The Court reaches a contrary conclusion regarding plaintiff’s
claims for violations of equal protection and substantive due
process brought pursuant to 42 U.S.C. § 1983. As to these claims,
the Court has original jurisdiction. Charchenko v. City of
Stillwater, 47 F.3d 981, 984 (8th Cir. 1995). State law cannot
restrict a federal court’s original jurisdiction to hear a federal
claim. Id. (quoting Loudermill v. Cleveland Bd. of Educ. 721 F.2d
550, 559 (6th Cir. 1983) (“The choice of whether to proceed in a
state or federal forum, however, necessarily belongs to the
plaintiffs and they cannot be deprived of it by a state rule which
gives preclusive effect to unappealed state administrative
7
decisions.”)). It is true that, under the Rooker-Feldman doctrine,
a federal court may lack jurisdiction to hear a federal claim when
the relief sought in the federal forum would effectively reverse or
void a state court ruling. See Bechthold v. City of Rosemount, 104
F.3d 1062, 1065-66 (8th Cir. 1997); Charchenko, 47 F.3d at 983; see
generally District of Columbia Court of Appeals v. Feldman, 460 U.S.

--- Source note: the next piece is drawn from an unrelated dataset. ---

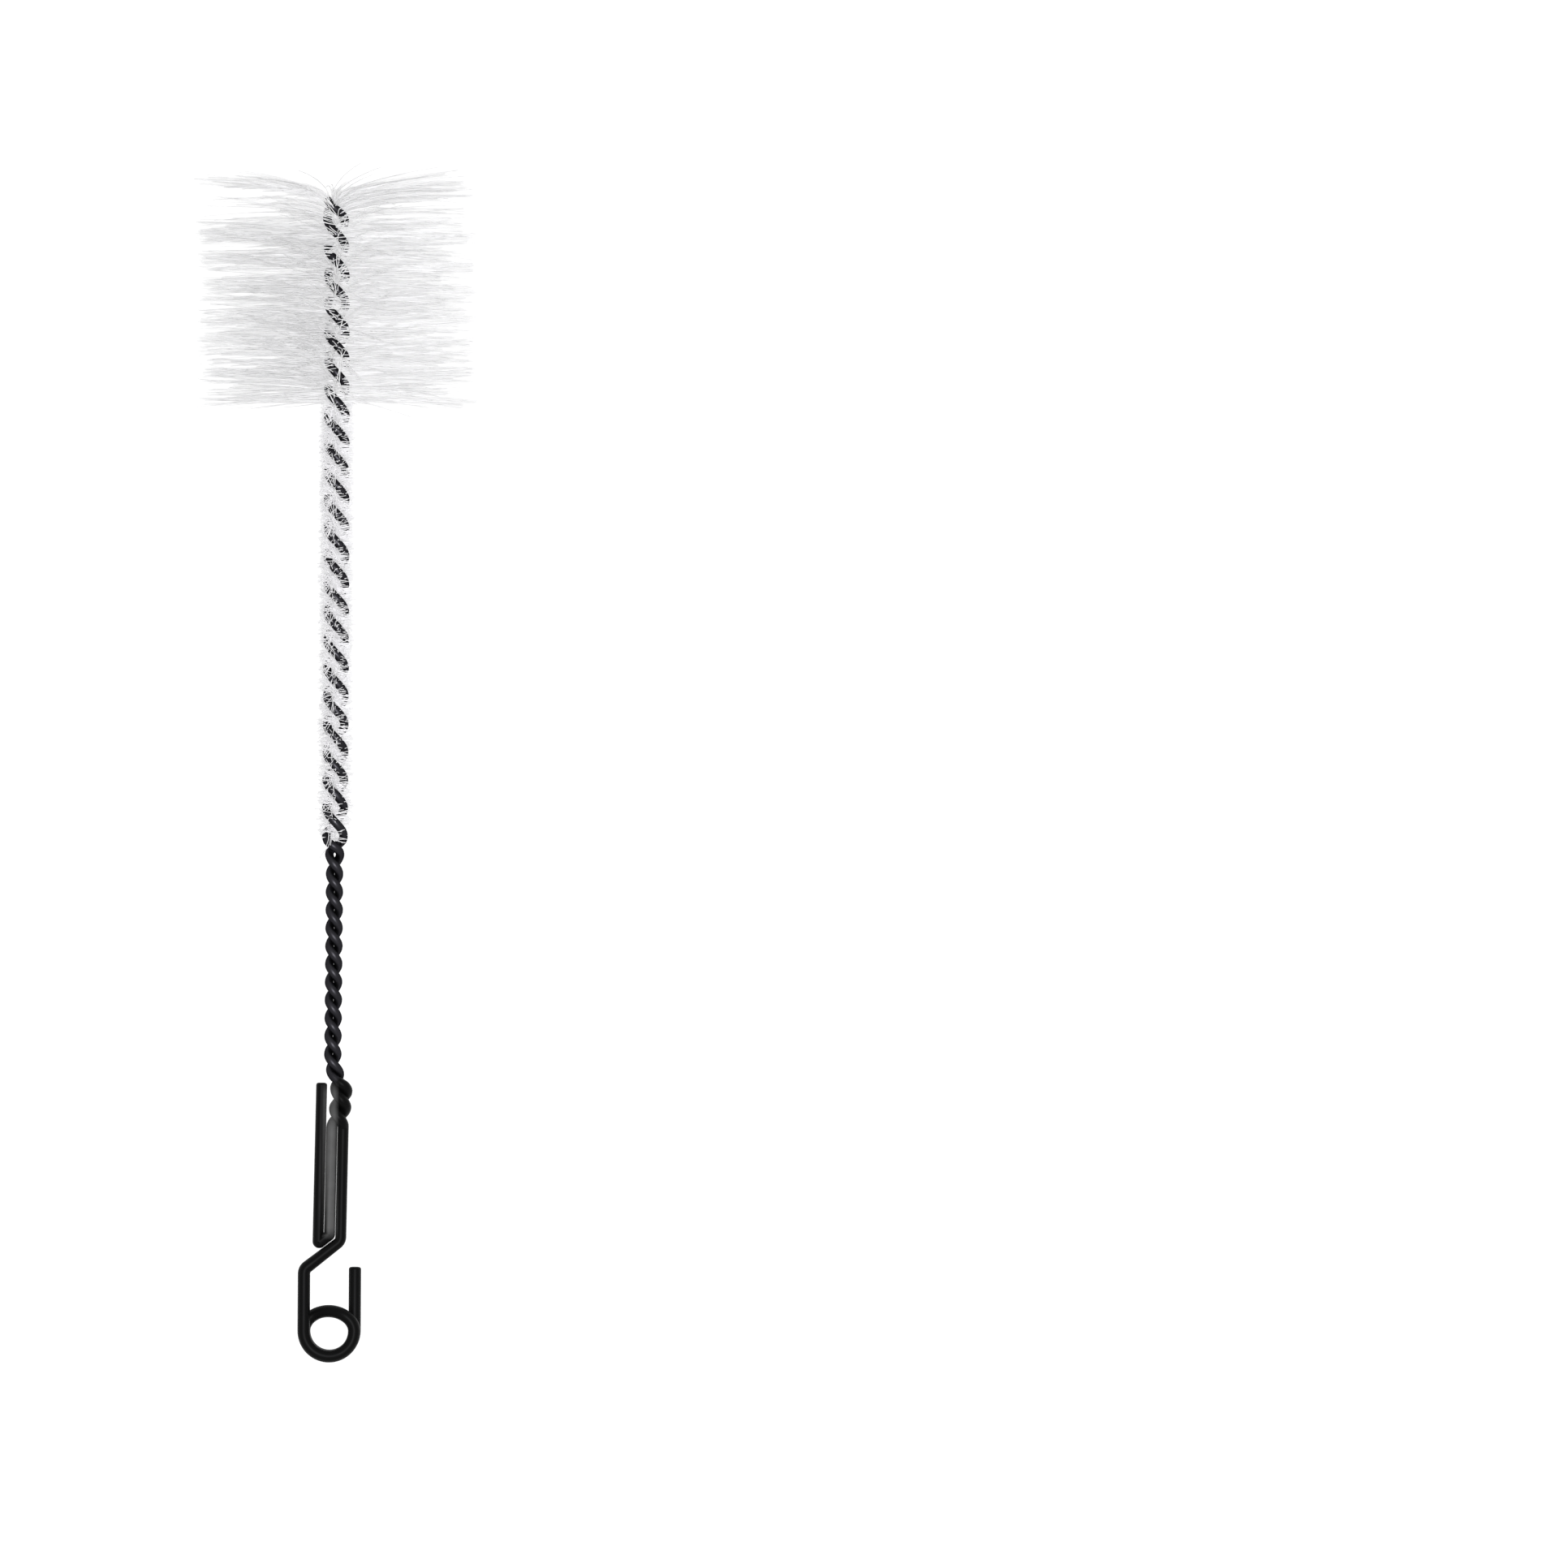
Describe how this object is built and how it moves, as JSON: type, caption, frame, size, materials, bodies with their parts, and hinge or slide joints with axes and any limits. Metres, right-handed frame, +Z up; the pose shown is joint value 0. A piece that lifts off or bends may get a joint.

462 (1983); Rooker v. Fidelity Trust Co., 263 U.S. 413 (1923). But
plaintiff did not seek relief in state court. In fact, she did not
even seek administrative review of the school board’s decision to
terminate her. Here, there is no state court judgment which might
restrict this Court’s jurisdiction over plaintiff’s § 1983 claims.
Accordingly, the Court finds it has jurisdiction to hear plaintiff’s
federal claims.
III. Summary Judgment on Federal Claims
The Court turns to defendants’ motion for summary judgment.
Defendants contend plaintiff has failed to establish facts necessary
to support her claims, and they are entitled to judgment as a matter
of law. The Court agrees.
A. Summary Judgment Standard
Summary judgment is appropriate when there are no material
facts in dispute and the moving party is entitled to judgment as a
matter of law. Fed. R. Civ. P. 56; Celotex Corp. v. Catrett, 477
U.S. 317, 322-23 (1986); Anderson v. Liberty Lobby, Inc., 477 U.S.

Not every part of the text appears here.